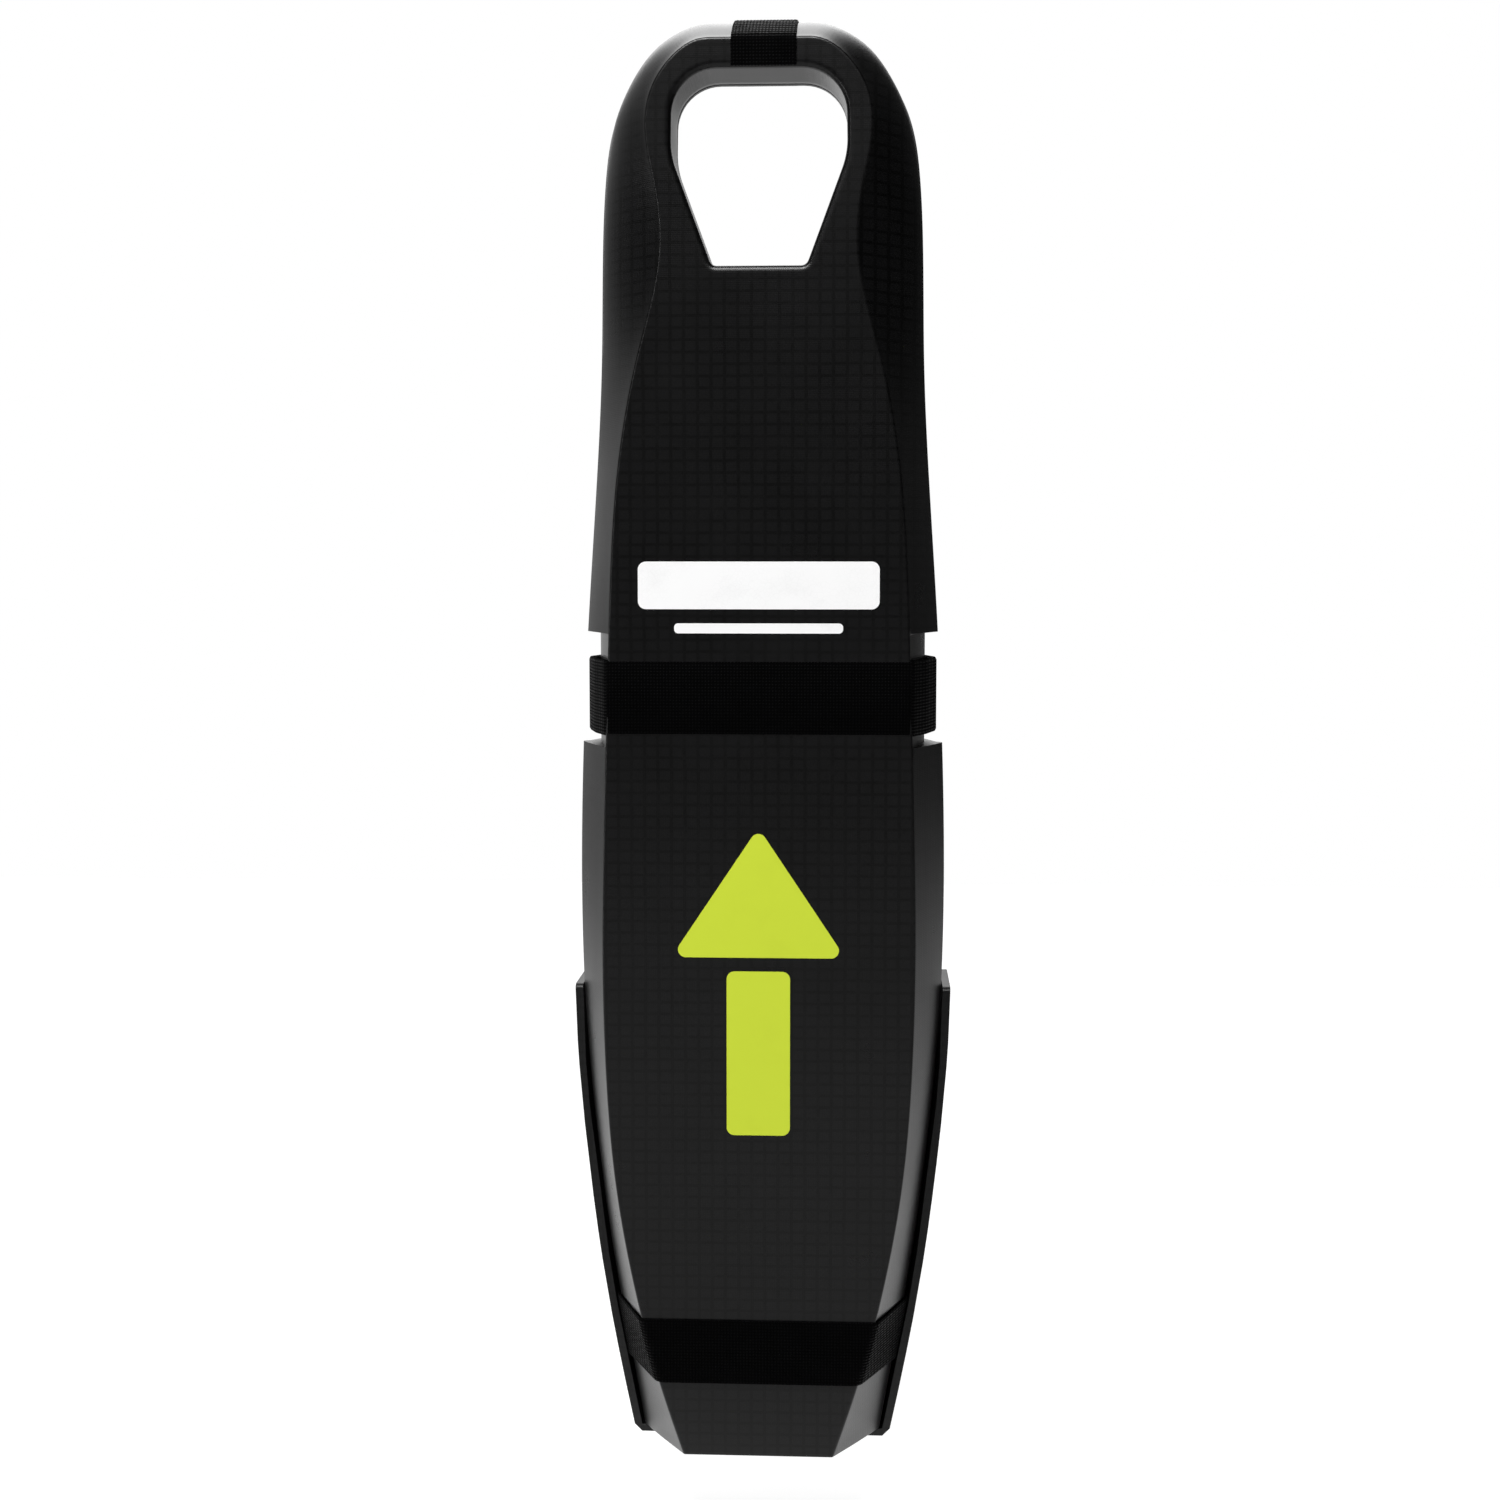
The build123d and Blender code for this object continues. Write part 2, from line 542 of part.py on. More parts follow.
PARTS = {
    "front_shell": front_shell, "rear_shell": rear_shell, "hinge_pin": hinge_pin,
    "handle_strap_front": lambda: handle_strap(True), "handle_strap_rear": lambda: handle_strap(False),
    "centre_belt_front": lambda: centre_belt(True), "centre_belt_rear": lambda: centre_belt(False),
    "centre_belt_patch": centre_belt_patch,
    "lower_belt_front": lambda: lower_belt(True), "lower_belt_rear": lambda: lower_belt(False),
    "reflective_label": reflective_label, "reflective_stripe": reflective_stripe,
    "lift_arrow": lift_arrow,
    "folded_mast": folded_mast, "folded_flag": folded_flag, "drogue_pack": drogue_pack,
    "ballast_weight": ballast_weight, "tether_hank": tether_hank, "pack_retainers": pack_retainers,
    "gas_cylinder": gas_cylinder, "cylinder_band": cylinder_band,
    "inflator_body": inflator_body, "inflator_cap": inflator_cap, "inflator_stem": inflator_stem,
    "stem_nut": stem_nut, "lever_pivot": lever_pivot, "inflator_lever": inflator_lever,
    "lever_knob": lever_knob, "piercing_pin": piercing_pin,
    "oral_tube": oral_tube, "oral_tube_cap": oral_tube_cap,
    "light_body": light_body, "light_lens": light_lens, "light_bracket": light_bracket,
    "holster_tray": holster_tray, "holster_pads": holster_pads,
    "clamp_saddle_lower": lambda: clamp_saddle(CLAMP_Z[0]),
    "clamp_saddle_upper": lambda: clamp_saddle(CLAMP_Z[1]),
    "clamp_cap_lower": lambda: clamp_cap(CLAMP_Z[0]), "clamp_cap_upper": lambda: clamp_cap(CLAMP_Z[1]),
    "clamp_liner_lower": lambda: clamp_liner(CLAMP_Z[0]),
    "clamp_liner_upper": lambda: clamp_liner(CLAMP_Z[1]),
    "clamp_bolts": lambda: at_bolts(clamp_bolt), "clamp_washers": lambda: at_bolts(clamp_washer),
    "clamp_nuts": lambda: at_bolts(clamp_nut),
}

os.makedirs("parts", exist_ok=True)
for part_name, make_part in PARTS.items():
    export(part_name, make_part())
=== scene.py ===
"""Looks of the man-overboard danbuoy: shells, webbing, packed fabric and studio light."""

import math

import bmesh
import bpy
import numpy as np
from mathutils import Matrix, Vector, geometry


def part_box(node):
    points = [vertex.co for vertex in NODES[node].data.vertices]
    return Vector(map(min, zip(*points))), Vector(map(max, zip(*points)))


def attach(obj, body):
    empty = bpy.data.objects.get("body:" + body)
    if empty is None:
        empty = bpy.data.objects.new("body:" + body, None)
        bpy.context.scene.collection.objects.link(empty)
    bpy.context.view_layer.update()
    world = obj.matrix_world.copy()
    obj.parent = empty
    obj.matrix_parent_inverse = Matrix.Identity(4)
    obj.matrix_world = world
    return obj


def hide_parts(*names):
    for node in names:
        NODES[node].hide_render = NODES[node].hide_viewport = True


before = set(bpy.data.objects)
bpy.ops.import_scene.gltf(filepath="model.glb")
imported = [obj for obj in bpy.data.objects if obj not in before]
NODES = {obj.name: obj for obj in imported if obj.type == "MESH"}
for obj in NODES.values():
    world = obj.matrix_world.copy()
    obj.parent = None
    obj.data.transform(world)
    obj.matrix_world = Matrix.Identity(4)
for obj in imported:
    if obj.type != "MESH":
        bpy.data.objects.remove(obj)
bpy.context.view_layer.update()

# The case's own frame, in millimetres: y = 0 on the parting plane, z = 0 at the bottom.
FRONT_DEPTH = 40.0
BACK_DEPTH = 46.0
RIM_DEPTH = 5.0
CLAMP_HEIGHT = 50.0
MM = 0.001
CASE_ORIGIN = Vector((0.0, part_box("reflective_label")[1].y + FRONT_DEPTH * MM,
                      (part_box("clamp_liner_lower")[0].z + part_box("clamp_liner_lower")[1].z) / 2
                      - CLAMP_HEIGHT * MM))

# Half outlines (half width, height) of the case, knot for knot.
PARTING = [(62.2, 0), (68.6, 36), (76.5, 80), (85.3, 144), (91.5, 208), (93.9, 261), (94.0, 320),
           (92.8, 365), (90.2, 421.5), (85.1, 500), (82.2, 560), (81.3, 616), (79.6, 650),
           (74.2, 680), (64.3, 700), (50.6, 716.4), (39.5, 722.8), (31.0, 725.6), (25.0, 726)]
FACE = [(38.0, 0), (50.0, 36), (61.6, 80), (73.0, 144), (77.7, 208), (78.7, 261), (77.8, 320),
        (76.6, 365), (74.8, 421.5), (70.2, 500), (59.4, 560), (48.6, 612), (50.6, 638),
        (55.6, 672), (53.2, 686), (45.0, 700), (36.0, 708.0), (30.0, 710.7), (25.0, 711.4)]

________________

* [Task to complete]: Check each line above for the word "empty" and give the number of lines that have it, nothing else.

* [Output]: 5